Daniel went from a teenage moonshiner to a legit businessman, and by the end of his career was a big name, having been awarded the gold medal for best whiskey at the World’s Fair. He passed the business to his nephew, Lem Motlow — a violent, racist piece of shit — who in turn passed it onto his children, who sold it to booze giants Brown-Forman, who still own it today. (Interestingly, Motlow’s third cousin, Asa Griggs Candler, was also in the beverage business, founding the Coca-Cola Company, and so, a Jack and Coke is a very small family reunion.)

When Brown-Forman began promoting the brand, they leaned into the small-town, good ol’ boy origins of the brand with a series of print ads, “Postcards from Lynchburg,” that, among other things, made Jack Daniel himself into the face of the brand. These ads, which can still be found at billboard scale on the London Underground, were based around a kind of folksy nostalgia, telling twee tales of Daniel’s home town. 

One of these tales concerned the man’s death. The story goes that Daniel was consistently unable to remember the combination to the safe in his office, an ongoing source of frustration for him. One day he got so annoyed that he kicked the safe, injuring his big toe in the process. The wound turned gangrenous, and he died.

That would be a tragic set of events if it happened to someone you knew and loved, but the distance a century brings — Daniel died in 1911 — means it comes across as amusing, an incredibly famous figure brought down in a pathetically humdrum, completely avoidable way. If he’d chosen a combination that was easier to remember, he’d have been fine, the silly distilly billy!

In addition to being wryly funny — although, being a whiskey man, it’s surely more rye-ly funny (thanks) — there’s an almost parable-like quality to it, a reminder that even legendary names are ultimately human, with all the flaws and foibles involved in that. There’s something in the hubris of it all, being killed by a sore toe caused by being a petulant dick unable to keep his frustration in check. 

Advertising has always had a flexible relationship with the truth, however. It’s all part of the myth-making process. Lynchburg is a town of several thousand inhabitants, but in Jack Daniel’s ads, it has a more adorable, quaint population of 361. The “Mr. Jack” of the cutesy promos is pretty much a mascot at this point — more historically accurate and photorealistic than Cap’n Crunch but in the same wheelhouse. And his death (Jack Daniel’s death, not Cap’n Crunch’s death — the world couldn’t handle that) seems to be a similarly massaged piece of history. He kicked a safe, and he died of gangrene, but the two events weren’t related.

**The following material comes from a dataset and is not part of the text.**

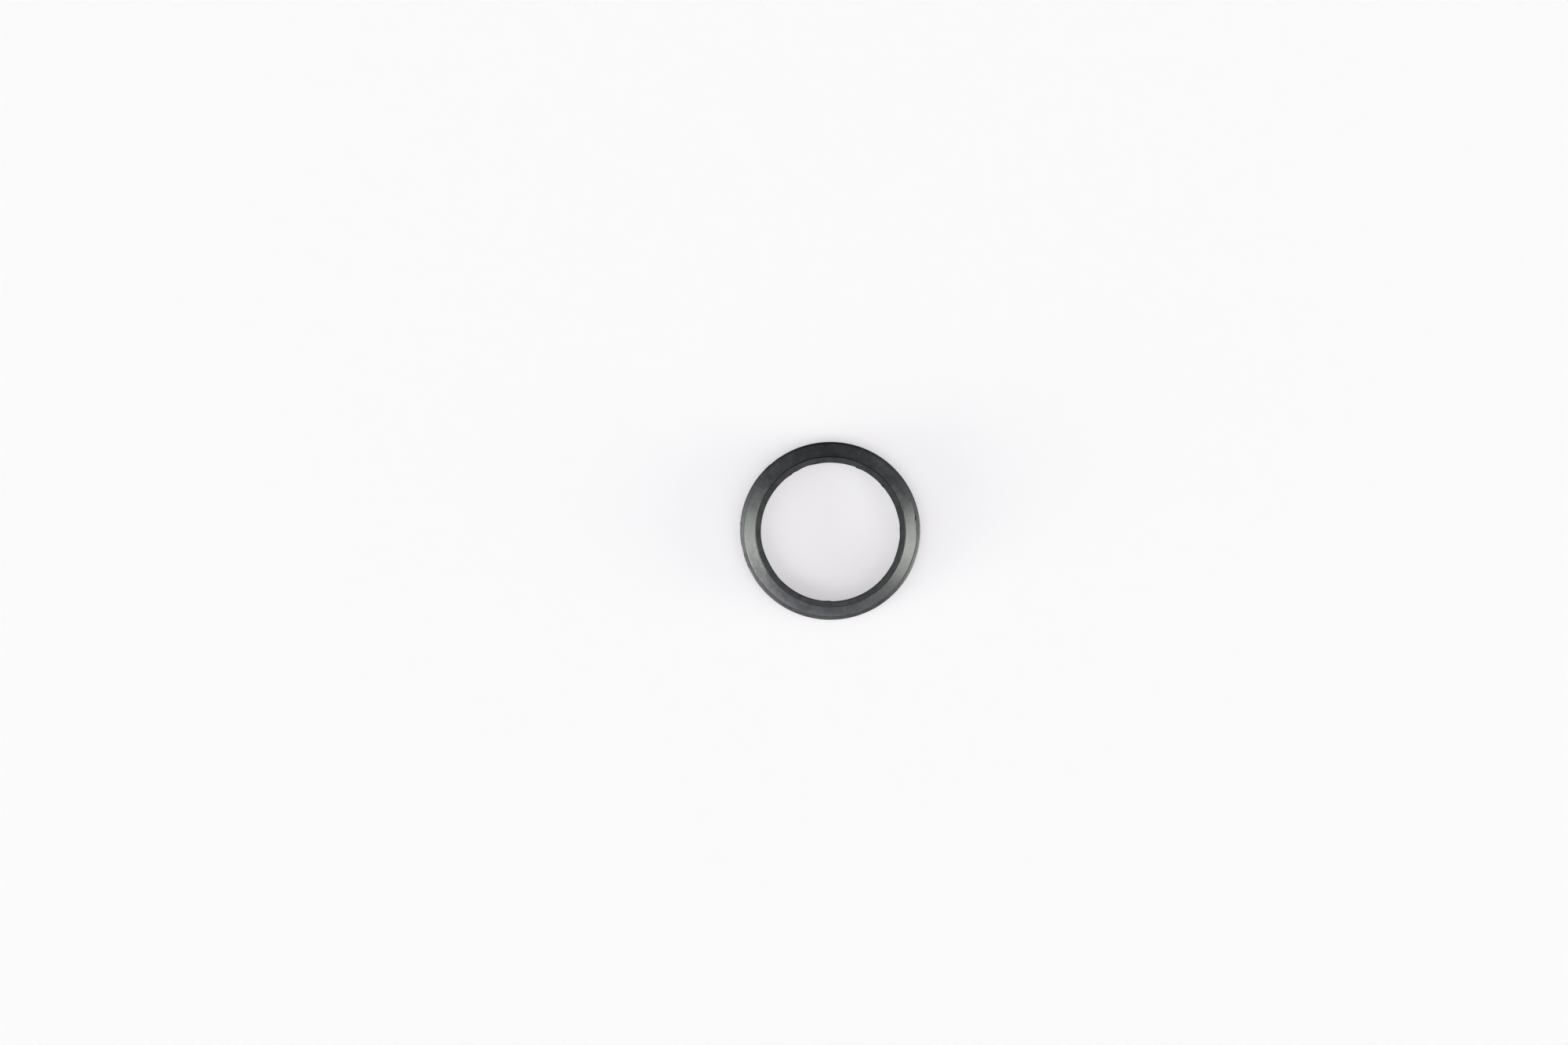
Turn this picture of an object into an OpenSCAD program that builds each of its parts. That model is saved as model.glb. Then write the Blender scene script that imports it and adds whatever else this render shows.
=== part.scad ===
// Ring gasket for a round intake port, moulded in one piece from black rubber.
// It lies on its flat base face with the port's axis along +Z and the origin at
// the centre of the base. From the bore outward its upper side has a flat collar,
// a short step down, a broad cone that falls outward, a fine crease, and a lip. The
// bore is straight at its trimmed upper edge and widens from there to the base.
// All sizes are in millimetres.

/* [Ring] */
// Diameter of the bore that the port's air passes through
bore_d = 34.7; // [20:0.1:80]
// Depth of the bore's straight trimmed edge below the collar's flat face
bore_land = 0.6; // [0.3:0.05:1.5]
// Radial run of the bore's wall, which leans outward from the trimmed edge to the base
bore_flare = 0.6; // [0.1:0.05:1]
// Height from the base face to the collar's flat face
height = 4.5; // [3.4:0.1:9]

/* [Collar] */
// Radial width of the collar's flat face
collar_w = 1.35; // [0.6:0.05:4]
// Height of the collar's face above the inner edge of the cone
collar_step = 0.45; // [0.2:0.05:1.2]
// Radial run of the collar's outer wall, which leans out for mould draft
collar_draft = 0.2; // [0.05:0.05:0.6]

/* [Cone] */
// Radial width of the cone between the collar and the crease
cone_w = 2.7; // [1:0.05:8]

/* [Lip] */
// Radial width of the lip outside the crease
lip_w = 0.9; // [0.5:0.05:3]
// Height of the ring at the crease
lip_h = 2.25; // [1.2:0.05:3.4]
// Fall of the lip's upper face from the crease to the rim
lip_fall = 0.35; // [0.05:0.05:0.7]

/* [Crease] */
// Width of the crease between the cone and the lip
crease_w = 0.2; // [0.1:0.02:0.4]
// Depth of the crease below the lip's upper face
crease_depth = 0.1; // [0.04:0.02:0.3]

/* [Edges] */
// Radius of the collar's two upper edges
collar_edge_r = 0.05; // [0.03:0.01:0.3]
// Radius of the rim's upper and lower edges
rim_edge_r = 0.25; // [0.05:0.01:0.35]
// Radius of the bore's lower edge
base_edge_r = 0.1; // [0.03:0.01:0.3]
// Radius of the fillet at the foot of the collar
foot_fillet_r = 0.05; // [0.03:0.01:0.2]

/* [Hidden] */

// Straight steps that stand for each rounded corner
arc_steps = 6;
// Facets around the axis in the preview
around = 240;

// Radii from the port's axis
bore_r = bore_d / 2;
collar_r = bore_r + collar_w;
foot_r = collar_r + collar_draft;
crease_r = foot_r + cone_w;
rim_r = crease_r + lip_w;

// Heights above the base face
foot_z = height - collar_step;
rim_z = lip_h - lip_fall;
cone_slope = (foot_z - lip_h) / cone_w;
lip_slope = lip_fall / lip_w;

// The section's corners in order round the outline, each as
// [radius from the axis, height, radius of its rounding]
SECTION = [
    [bore_r + bore_flare, 0, base_edge_r],
    [bore_r, height - bore_land, 0],
    [bore_r, height, collar_edge_r],
    [collar_r, height, collar_edge_r],
    [foot_r, foot_z, foot_fillet_r],
    [crease_r - crease_w / 2, lip_h + cone_slope * crease_w / 2, 0],
    [crease_r, lip_h - crease_depth, 0],
    [crease_r + crease_w / 2, lip_h - lip_slope * crease_w / 2, 0],
    [rim_r, rim_z, rim_edge_r],
    [rim_r, 0, rim_edge_r],
];

function unit(v) = v / norm(v);

// The angle from a to b by the shorter way round, in degrees
function turn(a, b) = b - a - 360 * round((b - a) / 360);

// The corner at "at", between the points "before" and "after", rounded to radius r
function rounded(before, at, after, r) =
    r == 0 ? [at] :
    let (
        u = unit(before - at),
        v = unit(after - at),
        half = acos(u * v) / 2,
        centre = at + unit(u + v) * r / sin(half),
        first = at + u * r / tan(half) - centre,
        last = at + v * r / tan(half) - centre,
        start = atan2(first.y, first.x),
        sweep = turn(start, atan2(last.y, last.x))
    )
    [for (i = [0 : arc_steps])
        let (a = start + sweep * i / arc_steps)
        centre + r * [cos(a), sin(a)]];

function point(i) =
    let (c = SECTION[(i + len(SECTION)) % len(SECTION)])
    [c.x, c.y];

// Outline of the section, with every corner rounded
OUTLINE = [
    for (i = [0 : len(SECTION) - 1])
        each rounded(point(i - 1), point(i), point(i + 1), SECTION[i].z)
];

module gasket() {
    color([0.13, 0.13, 0.14])
        rotate_extrude($fn = around)
            polygon(OUTLINE);
}

gasket();
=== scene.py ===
# The looks of a rubber port gasket: one ring, moulded in black rubber and trimmed by hand,
# that lies on a pale table. The ring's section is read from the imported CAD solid. Working on
# the ring is in millimetres and degrees, azimuth 0 along +X, and its mesh is in metres.

import math

import bpy
import numpy as np
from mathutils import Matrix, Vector, noise


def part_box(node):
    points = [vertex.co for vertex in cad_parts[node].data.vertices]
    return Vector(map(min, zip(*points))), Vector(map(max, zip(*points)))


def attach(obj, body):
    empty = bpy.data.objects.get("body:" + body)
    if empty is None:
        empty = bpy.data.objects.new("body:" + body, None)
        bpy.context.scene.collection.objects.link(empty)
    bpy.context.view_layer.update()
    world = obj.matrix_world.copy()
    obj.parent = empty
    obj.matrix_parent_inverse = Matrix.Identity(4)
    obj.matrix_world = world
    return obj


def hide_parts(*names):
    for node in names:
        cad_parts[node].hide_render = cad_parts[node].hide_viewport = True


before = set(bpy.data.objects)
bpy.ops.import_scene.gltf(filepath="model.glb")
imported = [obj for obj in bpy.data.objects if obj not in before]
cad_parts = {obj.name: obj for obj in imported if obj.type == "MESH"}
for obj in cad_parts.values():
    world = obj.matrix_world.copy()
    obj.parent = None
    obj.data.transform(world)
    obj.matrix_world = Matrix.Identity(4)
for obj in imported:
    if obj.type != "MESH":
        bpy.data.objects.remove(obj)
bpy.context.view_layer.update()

MM = 0.001
NODE = "gasket"

# ---------------------------------------------------------------- ring: sizes in millimetres

COLUMNS = 1020  # mesh columns round the ring
UPPER_SIDE = 1.5  # all that lies higher than this is the ring's upper side
UPPER_STEP = 0.22  # longest stretch of the section between two rows on the upper side
LIP_STEP = 0.11  # the same on the lip outside the crease
HIDDEN_STEP = 0.9  # the same on the walls and the base
EDGE_STEP = 0.045  # distance from a corner to the row that keeps its flat neighbour flat

SEAM_WIDTH = 1e-4  # points of the CAD mesh this close to the plane through +X are on its seam
CORNER_TURN = 0.01  # where the section turns by less than this, it runs straight (radians)
NEARLY = 0.001  # two radii that differ by less than this are the same

# Out of round: how far each circle is pulled out along an axis, and that axis
RIM_OVAL, RIM_OVAL_AT = 0.10, 0.0
CREASE_OVAL, CREASE_OVAL_AT = 0.11, 154.0
BORE_OVAL, BORE_OVAL_AT = 0.09, 121.0

# The bore was cleaned with a knife in short strokes. Where one stroke meets the next, as
# (azimuth, how far outside the true circle).
BORE_CUTS = (
    (0, -0.05), (3.4, -0.05), (4.4, 0.04), (9, 0.05), (13, -0.02), (24, 0.01), (34, -0.03),
    (39, 0.0), (42, -0.09), (44.5, 0.02), (60, 0.05), (65, 0.03), (66.5, -0.06), (68.3, -0.05),
    (69.6, 0.09), (74, 0.03), (86, -0.04), (91, 0.0), (102.5, -0.06), (106, 0.02), (109.5, 0.08),
    (115, 0.02), (117.5, -0.06), (122, 0.01), (124.5, -0.1), (129, -0.02), (140, -0.03),
    (155, 0.02), (182, 0.08), (192, 0.04), (201, -0.07), (209, -0.1), (218, -0.06), (222, 0.02),
    (235, -0.01), (262, 0.02), (268.5, -0.13), (269.8, -0.12), (272, 0.05), (284, 0.07),
    (287, 0.0), (295.5, -0.02), (297.5, 0.08), (299.5, 0.08), (302, 0.0), (316, -0.02),
    (329, -0.04), (334, 0.05), (335.8, 0.07), (337.3, -0.06), (347, -0.06), (356, 0.03),
)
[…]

As Peter Krass, author of the fastidiously researched unauthorized biography Blood & Whiskey: The Life and Times of Jack Daniel, points out, “He kicked that safe in 1905, 1906. He didn’t die until 1911. That’s a long time for the gangrene to work its way up from his big toe.”

Daniel still died a fairly unspectacular death, but gangrenous blood poisoning was fairly par for the course in 1911, when everyone smoked like chimneys and hygiene was for deviants. Without the element of hubris, it’s just a dude from ages ago dying and hardly a story at all. You can see why they’d print the myth. 

And while there’s one argument to be made that jazzing up a few of the narrative elements of Jack Daniel’s life is fairly harmless, we don’t get the stories of people like Nathan “Nearest” Green, or the adoption of some distilling techniques from enslaved moonshiners — or in fact, the extremely entwined nature of the history of both whiskey and slavery — without official narratives being questioned. 

It might risk ruining a nice little story, but searching for the truth is a whiskey business.